To meet renewable energy goals, the Southern California Public Power Authority has warned of a 30% rate hike. L.A.'s Department of Water and Power has told businesses to expect a 21% hike this year, though the city council recently nixed a three-month 5.7% rate increase. Mayor Antonio Villaraigosa inveighed to the L.A. Times that the city council must raise rates because "the state is breathing down our necks . . . where we could be looking at fines of $300 million [in 2012] and $600 million on top of that." CARB's report pays lip service to these early red flags and claims the law will neither hurt taxpayers nor the economy. Of course not.
Their reasoning? Forcing businesses to comply with the complementary measures will make businesses more energy efficient, and this in turn will save businesses money on emissions allowances under cap and trade. CARB is essentially saying that forcing businesses to comply with one set of regulations will reduce the costs of having to comply with other, more onerous regulations. The good news is, you're not dead.
(Excerpt) Read more at online.wsj.com ...

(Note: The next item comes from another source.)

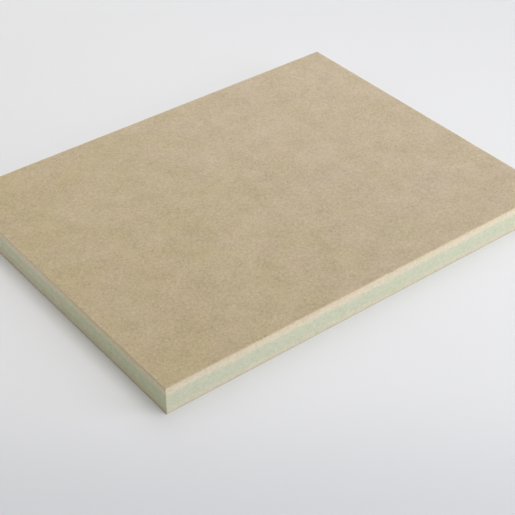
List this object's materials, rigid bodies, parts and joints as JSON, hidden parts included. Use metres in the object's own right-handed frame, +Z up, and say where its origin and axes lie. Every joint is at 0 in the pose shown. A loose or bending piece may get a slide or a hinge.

The CARB report says market failures "have prevented the penetration of energy-efficient devices among some customers," though remarkably they "assume that this efficiency potential exists without being specific as to what market failures are being corrected by the policy intervention." That is, CARB assumes market failures exist, but it won't specify them or how its policies will correct them.
This assumption that businesses are behaving irrationally when they fail to invest in energy-efficient technologies undergirds their conclusion that forcing businesses to adopt green technologies will reduce costs.
But if these technologies were really going to save businesses money, why would they be so reluctant to adopt them? The Economic Impacts Subcommittee of the Economic and Allocation Advisory Committee that was appointed by CARB Chairman Mary Nichols and charged with reviewing the report concludes that "many of the technologies that would be adopted under AB32 are either yet to be developed or currently prohibitively expensive." So how does CARB manage to make cost predictions about technologies that don't even exist? With a lot of uncertainty.
The Economics Impact Subcommittee notes that the report is full of "uncertainties relating to the supply costs of alternative fuels and the costs of energy-efficient improvements" and "behavioral responses to energy price changes" as well as "assumptions about 'technology cost curves.'" Is there anything in the CARB report that isn't uncertain?
Hoaxers going bust ... If you lie, you die by the lies.
California will run more companies out of the state. When products are no longer made in the state, few companies buying products and selling them in the state, when truckers stop delivering products to the state, I wonder if the people will figure out that the state will cease to exist.
They have OIL and will not sell it. California can go to Hell!
http://www.vcstar.com/news/2009/jul/22/deal-could-revive-oil-drilling-plans/
“...California waters in 40 years could help open the spigot for tapping into 10.5 billion barrels of oil reserves off the state coast...”
U-Haul, the trucking company that moves people and their furnitures from home to home has an index that tracks movement into and out of a state.
For the past 4 years, California has had hundreds of thousands of NET OUTFLOW. The favored destination seems to be Oregon, Colorado and lo and behold — Texas !!
People are voting with their feet.
The main thing going for California is given by God and which they take for granted — their GREAT WEATHER ( which no state in the mainland can beat. Texas for instance is scorching hot ). But even with this advantage, they’ve managed to make their state unlivable slowly but surely. Sad, real sad. If thousands of people will prefer to put up with the hot Texas weather over your great weather, that tells me that you’re doing something very wrong.
This is because the legslators and bureaucrats don’t have to live under the regulations and laws they promulgate.
I say, make the legislature part-time - 120 days per year and can only produce a balanced budget with no other laws until that is accomplished.
The left can’t find enough gullible dimwits to sell lunacy to, so they’ve decided to sell progressive foolishness with conservatism, tax cuts, job creation, prosperity. By the time suckers realize they’ve been duped, taxed more and left jobless, the progressive lunacy will be entrenched policy with no real benefits.
Hey, hey, hey! Did you know that there are more Conservatives in California than ALL THE OTHER STATES COMBINED?
That’s why its a big blue state run by radical leftists and RINOs. :)
LOL. Damn, reality hurts. It's a good thing for Californians that reality doesn't exist west of the Sierra Nevadas.
Oregon, Arizona and New Mexico all say Thank You, California! They’re enjoying the thousands of jobs at Intel and many other high-paying firms, which jobs all left California for greener pastures, soon to be followed by millions more.
Just FYI, Fresno is West of the Sierra Nevada.
It’s way to hot here in Texas for you Californians. Please stay where you are.
OK, so ONE conservative in CA is actually making a difference.
But his vote is still wasted every election.